[START MATERIAL FOR THIS EXERCISE]
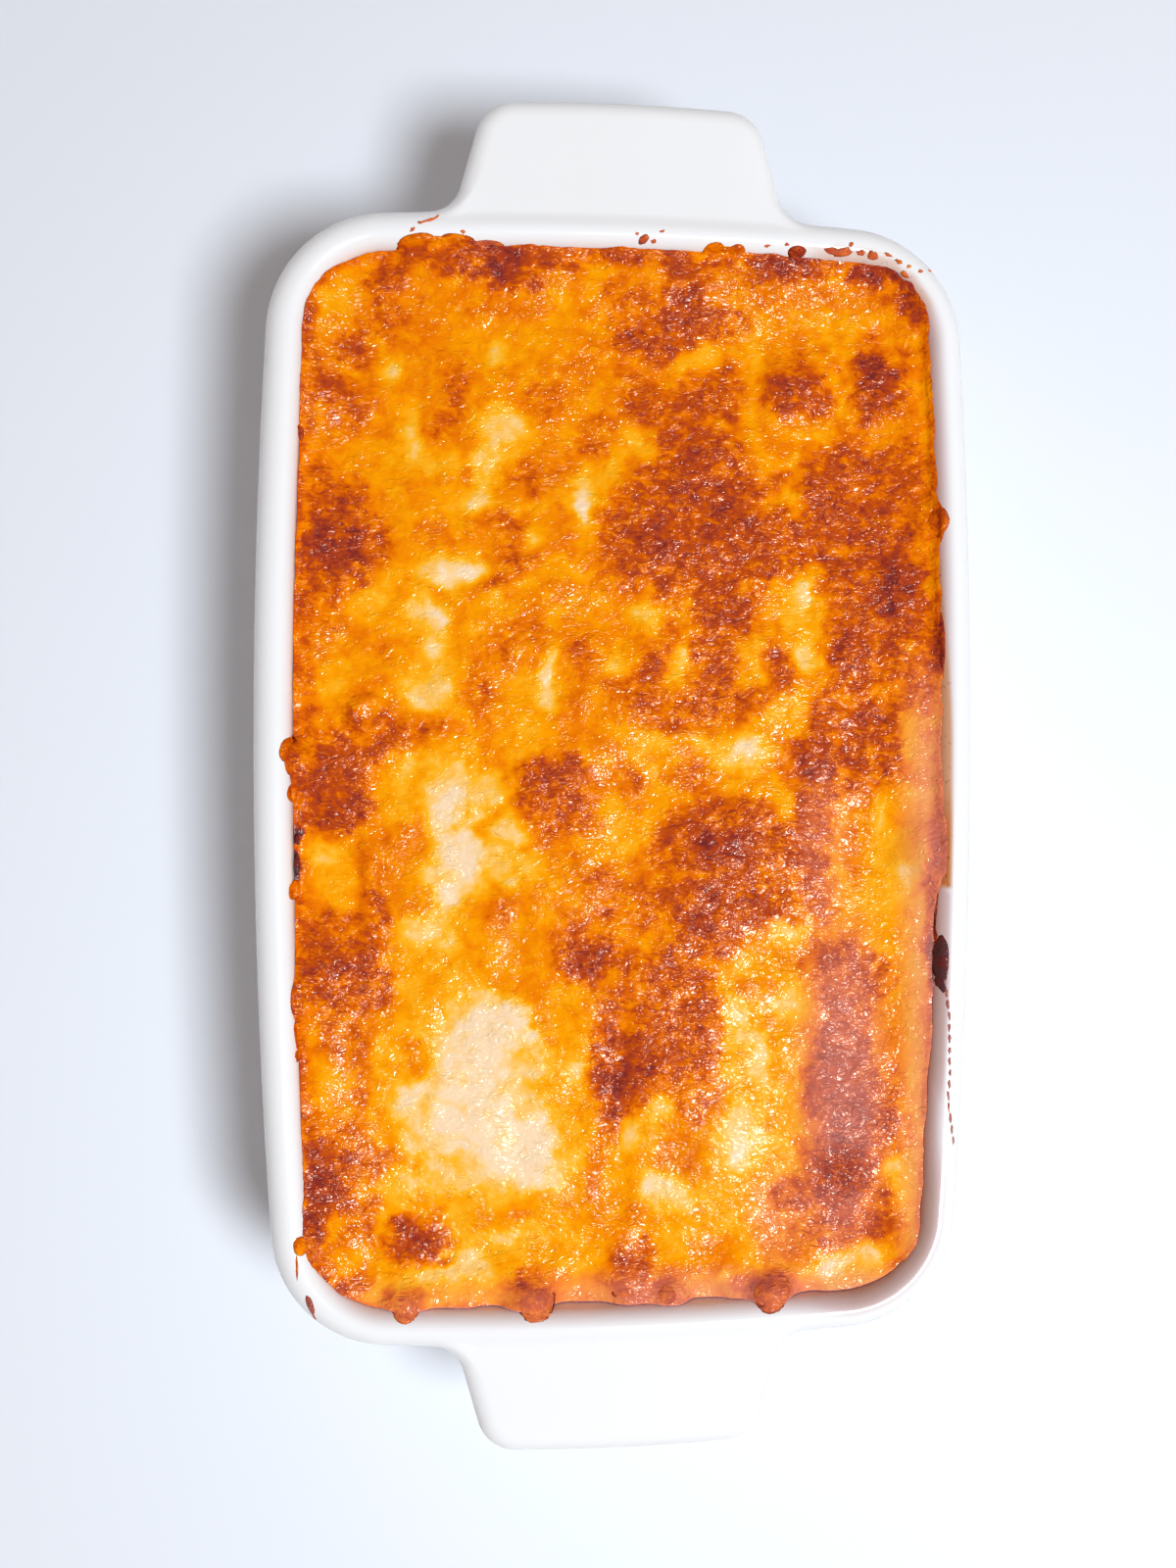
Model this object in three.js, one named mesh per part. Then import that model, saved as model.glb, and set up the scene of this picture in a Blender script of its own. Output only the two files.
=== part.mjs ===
// A full baking dish: a white glazed stoneware dish with two tab handles, and the baked pasta in it.
// Millimetres. X runs across the dish, Y along it and Z up from the table, with the origin under
// the middle of the dish.
import * as THREE from "three";

// Driving dimensions of the dish
const DISH_WIDTH = 192;
const DISH_LENGTH = 300; // without the handles
const DISH_HEIGHT = 60;
const CORNER_RADIUS = 32; // of the rim, seen from above
const SIDE_BOW = 3.8; // how far a long side bulges out
const END_BOW = 2;
const FLOOR_THICKNESS = 7;
const WALL_LEAN = Math.tan((8 * Math.PI) / 180); // the walls open upwards by 8 degrees
const FOOT_HEIGHT = 3.5; // of the rounded edge that the dish stands on
const FOOT_EDGE = 3;

// The rim, as insets from its widest outline
const RIM_UNDERSIDE_Z = 50;
const RIM_CREST_INSET = 5.5;
const OUTER_WALL_INSET = 3.6; // right under the rim
const INNER_WALL_INSET = 9.8; // where the inner wall starts
const INNER_WALL_TOP_Z = 54.5;
const FLOOR_FILLET = 14; // between the inner wall and the floor

// The handles, tabs that carry on from the rim at both ends
const HANDLE_REACH = 28.5;
const HANDLE_HALF_WIDTH = 39.7; // at half its reach
const HANDLE_SLANT = (16 * Math.PI) / 180;
const HANDLE_CORNER = 10.7;
const HANDLE_FILLET = 9;
const HANDLE_FRONT_BOW = 0.65;
const HANDLE_TOP_Z = 58.6;

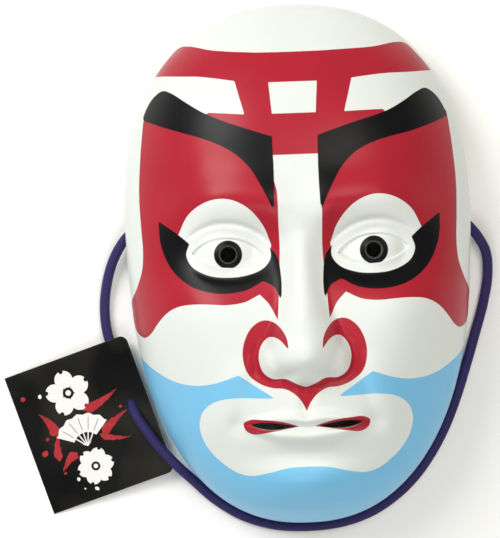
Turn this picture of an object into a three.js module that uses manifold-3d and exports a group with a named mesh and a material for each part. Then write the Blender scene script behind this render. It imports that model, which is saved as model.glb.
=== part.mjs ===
// A painted stage-face mask lying face up on its flat rim, with its wearing cord and a swing tag on the
// cord. Millimetres. +Z is up, out of the face. +Y points to the crown and +X to the viewer's right.
// The origin is on the floor under the middle of the mask.
import * as THREE from 'three';
import { mergeVertices } from 'three/addons/utils/BufferGeometryUtils.js';
import Module from 'manifold-3d';

const wasm = await Module();
wasm.setup();

// Driving sizes of the shell
const HALF_WIDTH = 81;
const HALF_HEIGHT = 122.5;
const WALL = 2;
const SKIRT_HEIGHT = 9;
const DOME_HEIGHT = 60;
const EGG_TAPER = 0.08;
const SIDE_FULLNESS = 2.3;
const END_FULLNESS = 2.5;
const DOME_FULLNESS = 2.3;

// Places of the features: eyes half way up the head, five eye widths across, nose and mouth by thirds
const EYE_X = 33;
const EYE_Y = 5;
const BROW_Y = 24;
const NOSE_BASE_Y = -52;
const NOSE_TIP_Y = -38;
const MOUTH_Y = -73;
const CHIN_Y = -101;
const EYEBALL_RADIUS = 17;
const EYEBALL_TOP = 61.5;
const NOSE_TIP_HEIGHT = 87.5;

// Openings through the shell
const PUPIL_RADIUS = 3.4;
const SLIT_INNER_X = 5;
const SLIT_OUTER_X = 25;
const SLIT_HEIGHT = 3.4;
const CORD_SLOT_Y = 15.4;
const CORD_SLOT_Z = 7;
const CORD_SLOT_RADIUS = 2.9;
const CORD_SLOT_LENGTH = 9.4;
const CORD_SLOT_DEPTH = 20;

// Cord, knots and tag
const CORD_DIAMETER = 4.8;
const CORD_STEPS = 80;
const CORD_SIDES = 8;
const KNOT_RADIUS = 5.8;
const GAP = 0.3;
const TAG_WIDTH = 62;
const TAG_HEIGHT = 69;
const TAG_THICKNESS = 0.6;
const TAG_CORNER_RADIUS = 3.5;
const TAG_CENTRE_X = -102.3;
const TAG_CENTRE_Y = -73.2;
const TAG_TURN_DEG = 18.2;
const TAG_RAISED_EDGE = 6.2;
const TAG_FLOOR_GAP = 0.05;
const TAG_HOLE_FROM_EDGE = 8.6;
const TAG_HOLE_RADIUS = 5.8;

// Net of the shell: spokes and rings from a pole on the nose, with the rings closer at eyes and mouth
const SPOKES = 56;
const DOME_RINGS = 32;
const RING_CROWDING = 0.5;
const CROWDED_RING = 0.42;
const POLE_Y = -20;
const NORMAL_STEP = 0.4;
const INSIDE_RELIEF = 0.6;
const CUT_DEPTH = 200;

const PAINTED_WHITE = { color: 0xf0f3eb, roughness: 0.32, metalness: 0 };
const CORD_VIOLET = { color: 0x3a3263, roughness: 0.8, metalness: 0 };
const TAG_BLACK = { color: 0x151414, roughness: 0.45, metalness: 0 };

function ease(from, to, value) {
  const t = Math.min(Math.max((value - from) / (to - from), 0), 1);
  return t * t * (3 - 2 * t);
}

function hill(x, y, centreX, centreY, spreadX, spreadY) {
  return Math.exp(-0.5 * (((x - centreX) / spreadX) ** 2 + ((y - centreY) / spreadY) ** 2));
}

function hillPair(x, y, centreX, centreY, spreadX, spreadY) {
  return hill(x, y, centreX, centreY, spreadX, spreadY) + hill(x, y, -centreX, centreY, spreadX, spreadY);
}

function softMax(a, b, blend) {
  const t = Math.min(Math.max(0.5 + (0.5 * (a - b)) / blend, 0), 1);
  return b + (a - b) * t + blend * t * (1 - t);
}

// 0 in the middle of the face and 1 on its egg-shaped outline
function outlineLevel(x, y) {
  const v = y / HALF_HEIGHT;
  const u = Math.abs(x) / (HALF_WIDTH * (1 + EGG_TAPER * v));
  return u ** SIDE_FULLNESS + Math.abs(v) ** END_FULLNESS;
}

// Half the width of the outline at a height on the face
function outlineHalfWidth(y) {
  const v = y / HALF_HEIGHT;
  return HALF_WIDTH * (1 + EGG_TAPER * v) * (1 - Math.abs(v) ** END_FULLNESS) ** (1 / SIDE_FULLNESS);
}

function domeHeight(x, y) {
  const level = Math.min(outlineLevel(x, y), 1);
  return SKIRT_HEIGHT + DOME_HEIGHT * (1 - level) ** (1 / DOME_FULLNESS);
}

// Brow ridge, temples, sockets, cheeks, muzzle and chin, as heights over the dome
function broadForms(x, y) {
  const s = Math.abs(x);
  const browLine = BROW_Y + 5 * (1 - ((s - 32) / 32) ** 2);
  const browFade = (1 - ease(36, 68, s)) * (0.45 + 0.55 * ease(0, 15, s));
  const brow = 4.6 * Math.exp(-0.5 * ((y - browLine) / 8) ** 2) * browFade;
  const forehead = 1.4 * hillPair(x, y, 26, 64, 20, 20) - 3.4 * hillPair(x, y, 68, 30, 12, 28);
  const socket = -7 * hillPair(x, y, EYE_X - 1, EYE_Y + 1, 16, 12.5);
  const innerCorner = -4.4 * hillPair(x, y, 15, EYE_Y + 3, 7, 9);
  const cheekbone = 3.4 * hillPair(x, y, 48, -20, 16, 12);
  const cheek = 3 * hillPair(x, y, 38, -46, 14, 19) - 2 * hillPair(x, y, 58, -58, 13, 18);
  const muzzle = 5 * hill(x, y, 0, MOUTH_Y + 2, 25, 16);
  const chin = 7.5 * hill(x, y, 0, CHIN_Y, 17, 10.5) - 3.6 * hill(x, y, 0, CHIN_Y + 13.5, 17, 4.6);
  return brow + forehead + socket + innerCorner + cheekbone + cheek + muzzle + chin;
}

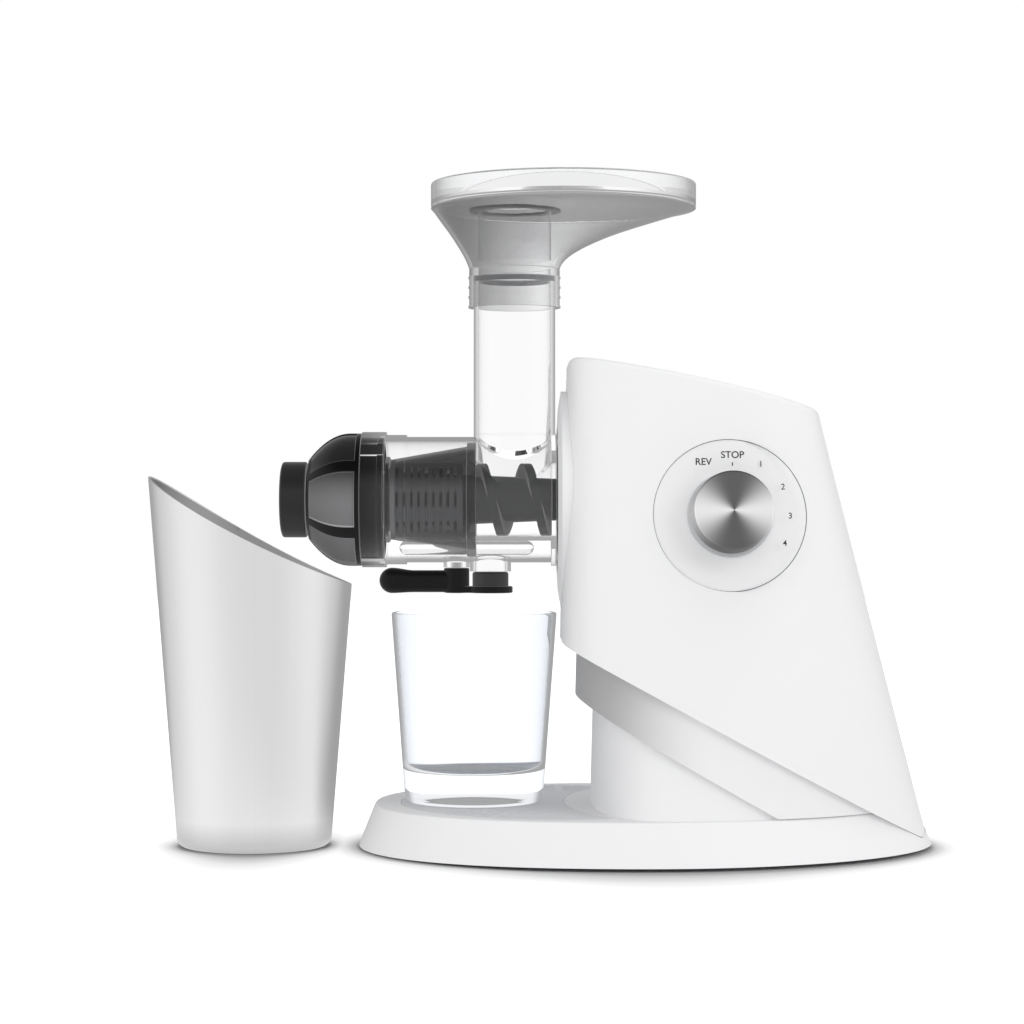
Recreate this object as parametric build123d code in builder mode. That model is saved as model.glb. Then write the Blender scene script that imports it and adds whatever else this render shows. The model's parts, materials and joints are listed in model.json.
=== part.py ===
from build123d import *
from math import acos, atan2, copysign, cos, degrees, pi, radians, sin, sqrt, tan
import os

os.makedirs("parts", exist_ok=True)

# ---------------------------------------------------------------------------
# Driving dimensions, in millimetres.
# X runs along the drum (the pulp end is -X), -Y is the knob side, Z is up from
# the table. The origin is on the table, under the middle of the whole machine
# with its two containers.
# ---------------------------------------------------------------------------

# Base: a low dish whose wall leans in, blunt under the glass, pointed behind
BASE_HALF_LENGTH = 156.8
BASE_HALF_DEPTH = 111.5
BASE_LEAN_LENGTH = 8.8
BASE_LEAN_DEPTH = 10.5
BASE_FOOT_GAP = 1.8
BASE_TOP_Z = 24.0
BASE_WALL = 2.8
BASE_EDGE_RADIUS = 2.0
BASE_BLUNT_FRONT = 2.4
BASE_BLUNT_REAR = 1.87
PLATE_THICKNESS = 2.4
OUTLINE_POINTS = 32

# Pulp cup: where it stands and its slanted rim, whose lip is turned a little to the user
CUP_DISTANCE = 214.8
CUP_TWIST = 4.5
CUP_BOTTOM_RADIUS = 42.0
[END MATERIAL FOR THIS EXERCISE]
**TO BE DONE:** Please give back only the lines between the first line of the entries and the line with "const HANDLE_TOP_Z = 58.6;", both ends included, word for word.

**ANSWER TO THIS EXERCISE:**
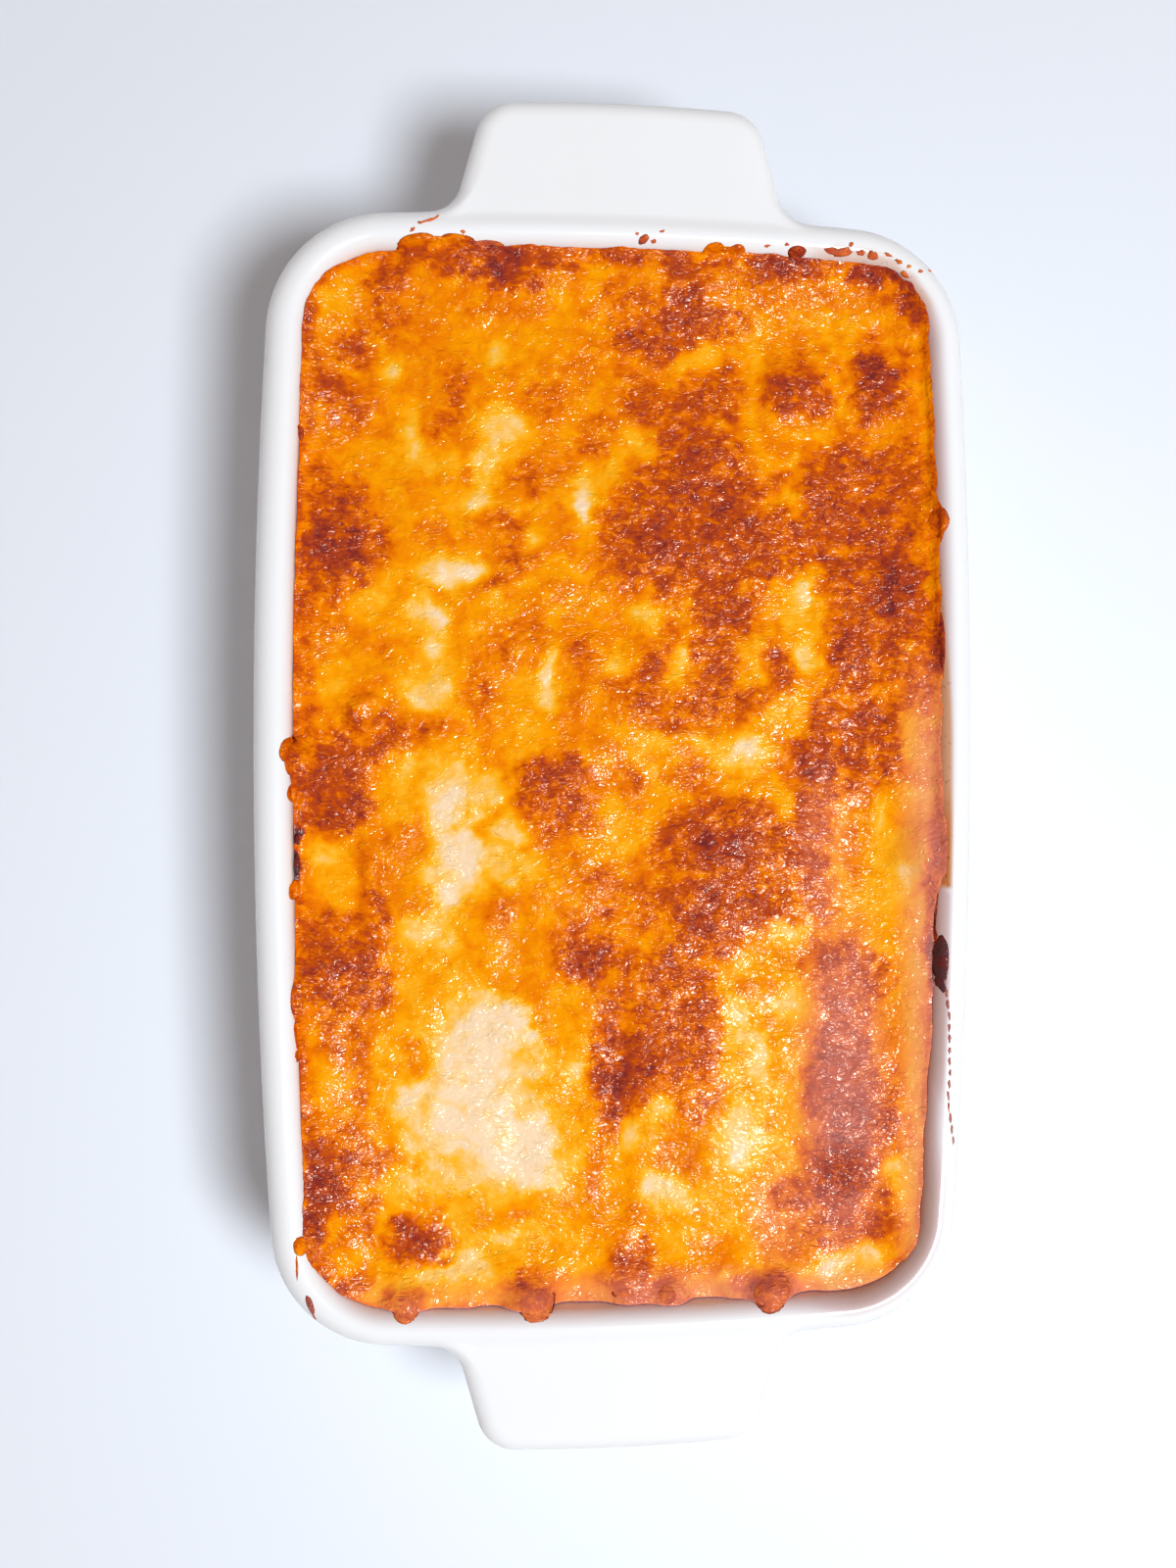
Model this object in three.js, one named mesh per part. Then import that model, saved as model.glb, and set up the scene of this picture in a Blender script of its own. Output only the two files.
=== part.mjs ===
// A full baking dish: a white glazed stoneware dish with two tab handles, and the baked pasta in it.
// Millimetres. X runs across the dish, Y along it and Z up from the table, with the origin under
// the middle of the dish.
import * as THREE from "three";

// Driving dimensions of the dish
const DISH_WIDTH = 192;
const DISH_LENGTH = 300; // without the handles
const DISH_HEIGHT = 60;
const CORNER_RADIUS = 32; // of the rim, seen from above
const SIDE_BOW = 3.8; // how far a long side bulges out
const END_BOW = 2;
const FLOOR_THICKNESS = 7;
const WALL_LEAN = Math.tan((8 * Math.PI) / 180); // the walls open upwards by 8 degrees
const FOOT_HEIGHT = 3.5; // of the rounded edge that the dish stands on
const FOOT_EDGE = 3;

// The rim, as insets from its widest outline
const RIM_UNDERSIDE_Z = 50;
const RIM_CREST_INSET = 5.5;
const OUTER_WALL_INSET = 3.6; // right under the rim
const INNER_WALL_INSET = 9.8; // where the inner wall starts
const INNER_WALL_TOP_Z = 54.5;
const FLOOR_FILLET = 14; // between the inner wall and the floor

// The handles, tabs that carry on from the rim at both ends
const HANDLE_REACH = 28.5;
const HANDLE_HALF_WIDTH = 39.7; // at half its reach
const HANDLE_SLANT = (16 * Math.PI) / 180;
const HANDLE_CORNER = 10.7;
const HANDLE_FILLET = 9;
const HANDLE_FRONT_BOW = 0.65;
const HANDLE_TOP_Z = 58.6;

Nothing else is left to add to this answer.